I appreciate such detailed feedback, thank you! Parsing of workbook.xml is implemented in the library itself in `parseWorksheetPaths` function I mentioned it briefly in the article, but decided to omit it as main focus was on Codable protocols.
I will definitely update the "s" attribute parsing to have a more sensible name. Will also link to the standard from the README file, although not sure that will help with a document of this size.
I laughed when I started reading this comment and then looked at your username. I've used your "js-xlsx" library and stepped through quite a bit of the code. I still can't really understand how you begun to write that library, and I'm curious how you approach reading the Open XML documentation. Do you have a large team of engineers maintaining that codebase?
Jokes aside, I can't fathom having to consult a thousand page manual to deal with this stuff, I can barely read the README.md for a framework that I want to include in my project.
Correctly reading the data from XLSX is a lot more complex than described or implemented here, mostly because Excel is so robust in reading files and there are many sloppy writers. If you're interested, there's a many-thousand page ECMA-376 specification: https://www.ecma-international.org/publications/standards/Ec...
- to correctly get the first worksheet, you actually need to parse the workbook.xml file and look into the sheets array to find the corresponding relationship IDs. This is explained in section 18.2.20 (page 1579 in the part 1 PDF). iOS Numbers used to write worksheets in the opposite order, which messes up the naive attempt to read the relationships file in order.

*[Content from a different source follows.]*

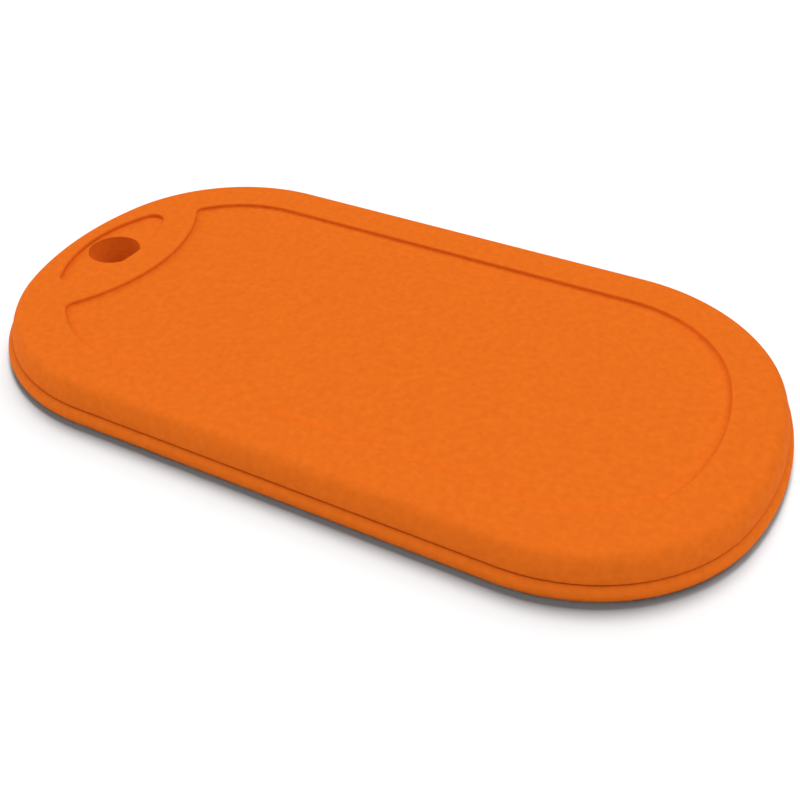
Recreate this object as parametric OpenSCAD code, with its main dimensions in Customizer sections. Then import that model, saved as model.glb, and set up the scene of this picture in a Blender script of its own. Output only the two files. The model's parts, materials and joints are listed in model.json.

- the attribute "s" in a cell is an index into the styles table, while the cell type "s" corresponds to the shared string table. If you're curious, its in section 18.1.3.4 (page 1604 in the part 1 PDF)
PS: We build and maintain parsers and writers for spreadsheets in JavaScript (https://github.com/SheetJS/js-xlsx/ is our most popular project), including a CLI script to convert files to CSV. Some of our users use JSC in the context of Swift applications, ingesting data in JS and returning a CSV for further processing in Swift.